▸ **COLLECTED DATA**:
--- Begin ---

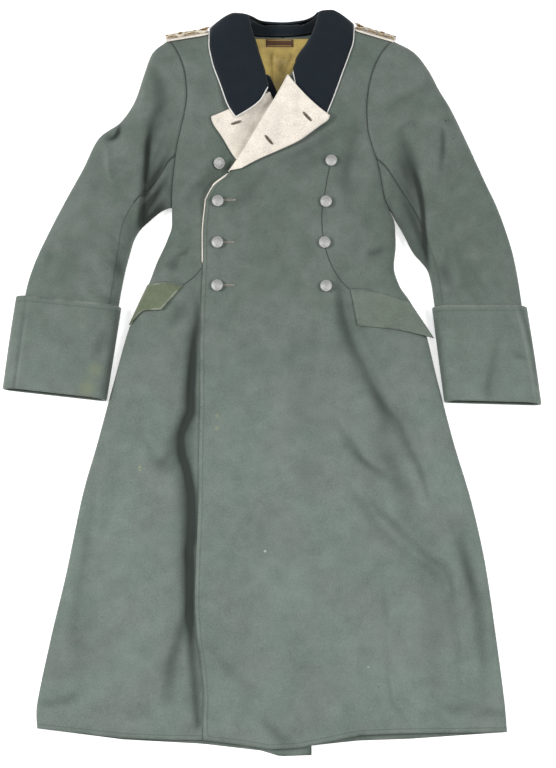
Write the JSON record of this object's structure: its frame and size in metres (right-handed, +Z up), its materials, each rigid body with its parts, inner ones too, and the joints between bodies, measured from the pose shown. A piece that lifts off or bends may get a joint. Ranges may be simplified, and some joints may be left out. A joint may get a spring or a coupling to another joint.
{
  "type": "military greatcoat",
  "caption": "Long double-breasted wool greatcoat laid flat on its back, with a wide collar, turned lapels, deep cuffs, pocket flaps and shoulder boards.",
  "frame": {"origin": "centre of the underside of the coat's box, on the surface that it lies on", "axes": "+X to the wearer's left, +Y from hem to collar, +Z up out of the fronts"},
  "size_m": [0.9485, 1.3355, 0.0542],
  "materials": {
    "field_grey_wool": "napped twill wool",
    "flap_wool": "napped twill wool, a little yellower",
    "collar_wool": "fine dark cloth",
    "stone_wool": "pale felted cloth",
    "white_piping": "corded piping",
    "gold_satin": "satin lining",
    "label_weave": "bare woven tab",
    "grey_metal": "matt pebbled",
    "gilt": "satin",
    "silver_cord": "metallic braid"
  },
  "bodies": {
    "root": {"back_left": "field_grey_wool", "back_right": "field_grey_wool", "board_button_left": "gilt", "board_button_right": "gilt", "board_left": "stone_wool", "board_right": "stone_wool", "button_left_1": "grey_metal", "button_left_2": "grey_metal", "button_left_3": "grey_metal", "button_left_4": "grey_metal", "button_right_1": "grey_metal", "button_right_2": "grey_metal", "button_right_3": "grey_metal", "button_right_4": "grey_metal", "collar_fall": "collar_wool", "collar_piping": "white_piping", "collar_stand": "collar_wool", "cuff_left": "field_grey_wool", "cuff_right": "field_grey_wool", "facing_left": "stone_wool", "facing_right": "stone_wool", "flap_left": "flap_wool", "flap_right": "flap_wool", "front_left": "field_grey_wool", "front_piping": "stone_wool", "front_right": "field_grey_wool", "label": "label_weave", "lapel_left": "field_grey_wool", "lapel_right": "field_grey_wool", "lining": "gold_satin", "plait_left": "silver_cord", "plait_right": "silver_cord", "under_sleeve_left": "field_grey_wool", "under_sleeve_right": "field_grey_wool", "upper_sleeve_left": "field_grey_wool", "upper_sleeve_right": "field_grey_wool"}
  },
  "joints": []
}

--- End ---

▸ **GIVEN PROBLEM**: Repeat every line of the data, exactly and in full.

▸ **RESULT FOR THIS TASK**:
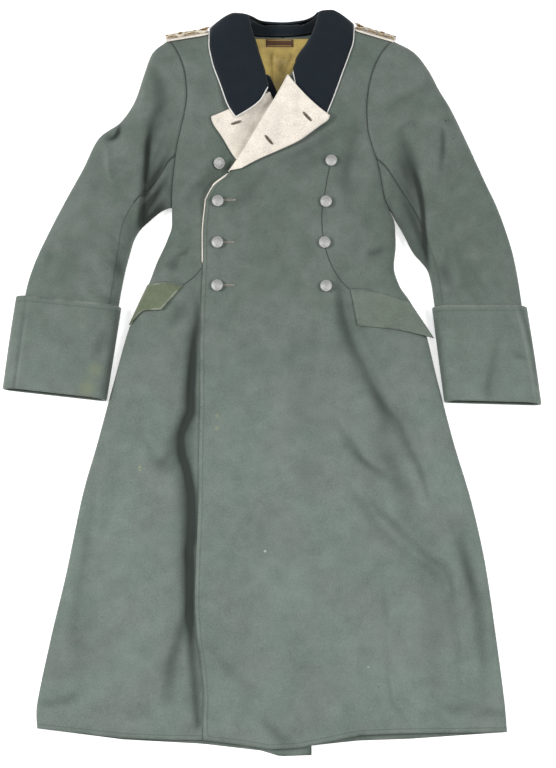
Write the JSON record of this object's structure: its frame and size in metres (right-handed, +Z up), its materials, each rigid body with its parts, inner ones too, and the joints between bodies, measured from the pose shown. A piece that lifts off or bends may get a joint. Ranges may be simplified, and some joints may be left out. A joint may get a spring or a coupling to another joint.
{
  "type": "military greatcoat",
  "caption": "Long double-breasted wool greatcoat laid flat on its back, with a wide collar, turned lapels, deep cuffs, pocket flaps and shoulder boards.",
  "frame": {"origin": "centre of the underside of the coat's box, on the surface that it lies on", "axes": "+X to the wearer's left, +Y from hem to collar, +Z up out of the fronts"},
  "size_m": [0.9485, 1.3355, 0.0542],
  "materials": {
    "field_grey_wool": "napped twill wool",
    "flap_wool": "napped twill wool, a little yellower",
    "collar_wool": "fine dark cloth",
    "stone_wool": "pale felted cloth",
    "white_piping": "corded piping",
    "gold_satin": "satin lining",
    "label_weave": "bare woven tab",
    "grey_metal": "matt pebbled",
    "gilt": "satin",
    "silver_cord": "metallic braid"
  },
  "bodies": {
    "root": {"back_left": "field_grey_wool", "back_right": "field_grey_wool", "board_button_left": "gilt", "board_button_right": "gilt", "board_left": "stone_wool", "board_right": "stone_wool", "button_left_1": "grey_metal", "button_left_2": "grey_metal", "button_left_3": "grey_metal", "button_left_4": "grey_metal", "button_right_1": "grey_metal", "button_right_2": "grey_metal", "button_right_3": "grey_metal", "button_right_4": "grey_metal", "collar_fall": "collar_wool", "collar_piping": "white_piping", "collar_stand": "collar_wool", "cuff_left": "field_grey_wool", "cuff_right": "field_grey_wool", "facing_left": "stone_wool", "facing_right": "stone_wool", "flap_left": "flap_wool", "flap_right": "flap_wool", "front_left": "field_grey_wool", "front_piping": "stone_wool", "front_right": "field_grey_wool", "label": "label_weave", "lapel_left": "field_grey_wool", "lapel_right": "field_grey_wool", "lining": "gold_satin", "plait_left": "silver_cord", "plait_right": "silver_cord", "under_sleeve_left": "field_grey_wool", "under_sleeve_right": "field_grey_wool", "upper_sleeve_left": "field_grey_wool", "upper_sleeve_right": "field_grey_wool"}
  },
  "joints": []
}